━━ Supplied data ━━

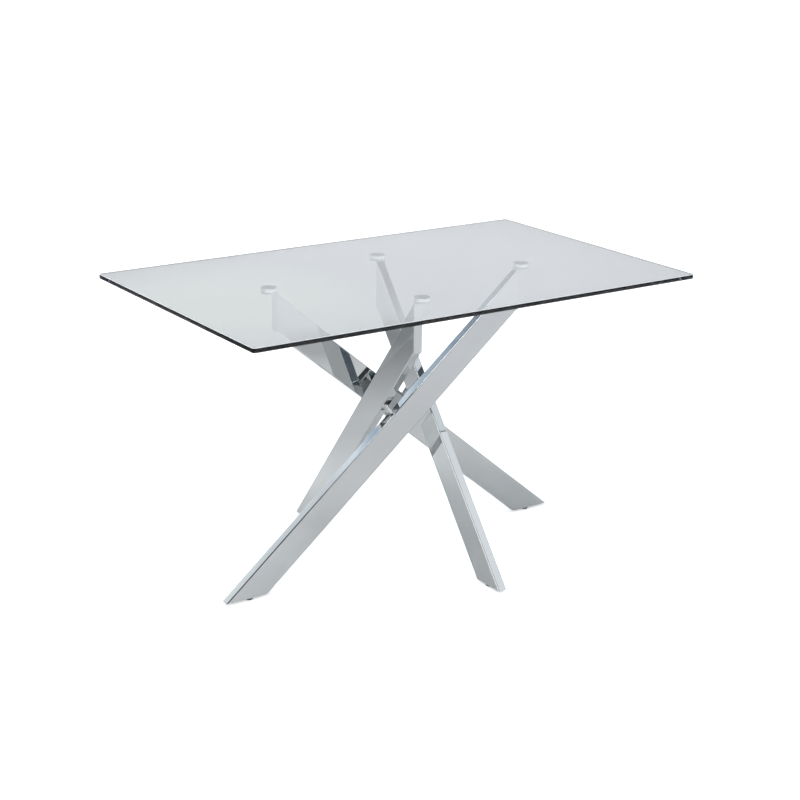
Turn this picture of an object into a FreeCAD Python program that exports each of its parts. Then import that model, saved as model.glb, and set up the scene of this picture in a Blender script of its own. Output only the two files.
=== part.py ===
import FreeCAD, Part
import math
import os

# Dining table: a glass sheet on four crossed rectangular tubes.
# Millimetres. Origin on the floor below the middle of the table, +X along the long side, +Z up.

Vector = FreeCAD.Vector
Z_AXIS = Vector(0, 0, 1)

# Glass top
TOP_LENGTH = 1300.0
TOP_WIDTH = 800.0
TOP_HEIGHT = 765.0
GLASS_THICKNESS = 12.0
GLASS_CORNER_RADIUS = 9.0
GLASS_EDGE_CHAMFER = 1.2

# Leg tube
TUBE_WIDTH = 75.0
TUBE_THICKNESS = 25.0
TUBE_WALL = 1.5
TUBE_CORNER_RADIUS = 3.0

# Leg ends
FOOT_GAP = 6.0
TIP_HEIGHT = 739.0
CAP_THICKNESS = 3.0
FOOT_PLATE_THICKNESS = 3.0

# Where the legs stand. "run" counts along a leg's own upward direction, from the table's middle.
# A long leg runs along X and a short leg along Y. "offset" is the leg's plane, to its left.
LONG_LEG = {"offset": -59.5, "foot_run": -553.9, "end_run": 332.5}
SHORT_LEG = {"offset": -77.0, "foot_run": -375.5, "end_run": 201.2}
LEGS = {
    "left": (LONG_LEG, 0.0),
    "back": (SHORT_LEG, -90.0),
    "right": (LONG_LEG, 180.0),
    "front": (SHORT_LEG, 90.0),
}

# Disc between leg and glass
DISC_OVERHANG = 15.5
PLATE_RADIUS = 20.0
PLATE_THICKNESS = 5.0
FLANGE_RADIUS = 23.0
FLANGE_THICKNESS = 2.0
SCREW_RADIUS = 3.9
SCREW_HOLE_RADIUS = 4.0
SCREW_HEAD_RADIUS = 7.8
SCREW_DEPTH = 6.0
SCREW_KEY = 5.0
SCREW_KEY_DEPTH = 2.8

# Levelling glide
GLIDE_PLACE = 0.41
PAD_RADIUS = 10.0
PAD_HEIGHT = 5.6
PAD_CHAMFER = 1.2
STEM_RADIUS = 4.0
STEM_CLEARANCE = 0.05
STEM_TOP = 34.0
STEM_CHAMFER = 0.8
BALL_RADIUS = 3.0
BALL_DEPTH = 3.0
NUT_RADIUS = 7.0
NUT_HEIGHT = 13.0
NUT_FLANGE_RADIUS = 9.0
NUT_FLANGE_THICKNESS = 1.5
PLATE_HOLE_RADIUS = 4.6

# Bolted crossing
POST_RADIUS = 6.0
POST_STOCK = 40.0
BOLT_RADIUS = 3.0
BOLT_REACH = 13.0
BOLT_HEAD_RADIUS = 5.2
BOLT_HEAD_HEIGHT = 3.3
BOLT_KEY = 4.0
BOLT_KEY_DEPTH = 2.2
WASHER_RADIUS = 6.5
WASHER_THICKNESS = 1.6
BOLT_HOLE_RADIUS = 3.3
ACCESS_HOLE_RADIUS = 7.0
PLUG_FLANGE_RADIUS = 9.0
PLUG_FLANGE_THICKNESS = 1.2
PLUG_DEPTH = 6.0
PLUG_WALL = 1.2

# Welded crossing
WELD_REACH = 9.0

GLASS_UNDERSIDE = TOP_HEIGHT - GLASS_THICKNESS

# Sizes of cutting tools, only larger than what they cut
LONG = 2000.0
THROUGH = 60.0


def cylinder(radius, low, height, axis=Z_AXIS):
    return Part.makeCylinder(radius, height, low, axis)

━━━

Everything from the first line of the material through the line containing "FOOT_PLATE_THICKNESS = 3.0" is to be printed exactly; lines after that are to be left out.

The reply.
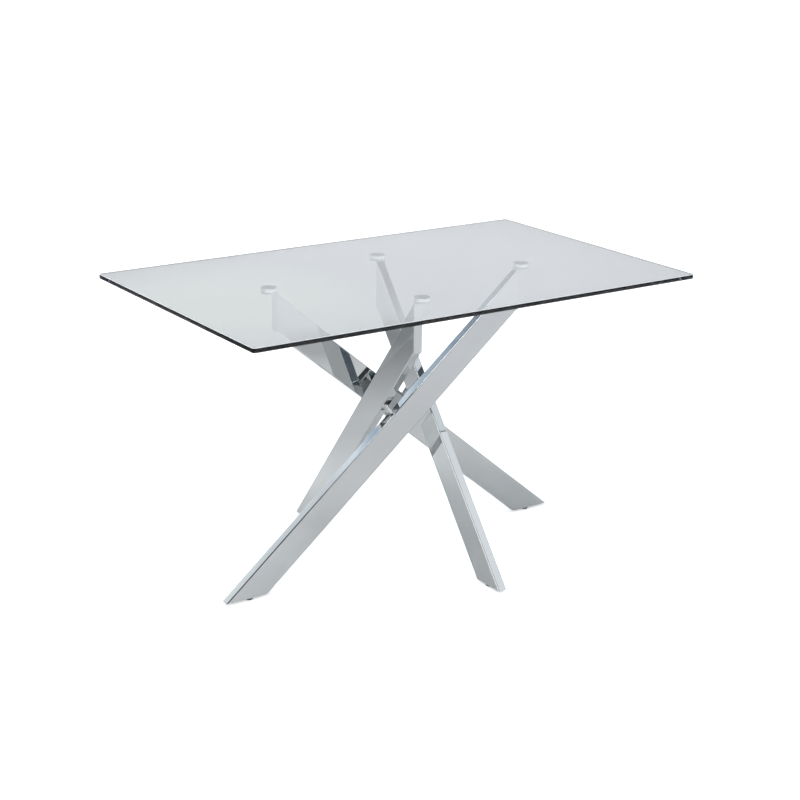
Turn this picture of an object into a FreeCAD Python program that exports each of its parts. Then import that model, saved as model.glb, and set up the scene of this picture in a Blender script of its own. Output only the two files.
=== part.py ===
import FreeCAD, Part
import math
import os

# Dining table: a glass sheet on four crossed rectangular tubes.
# Millimetres. Origin on the floor below the middle of the table, +X along the long side, +Z up.

Vector = FreeCAD.Vector
Z_AXIS = Vector(0, 0, 1)

# Glass top
TOP_LENGTH = 1300.0
TOP_WIDTH = 800.0
TOP_HEIGHT = 765.0
GLASS_THICKNESS = 12.0
GLASS_CORNER_RADIUS = 9.0
GLASS_EDGE_CHAMFER = 1.2

# Leg tube
TUBE_WIDTH = 75.0
TUBE_THICKNESS = 25.0
TUBE_WALL = 1.5
TUBE_CORNER_RADIUS = 3.0

# Leg ends
FOOT_GAP = 6.0
TIP_HEIGHT = 739.0
CAP_THICKNESS = 3.0
FOOT_PLATE_THICKNESS = 3.0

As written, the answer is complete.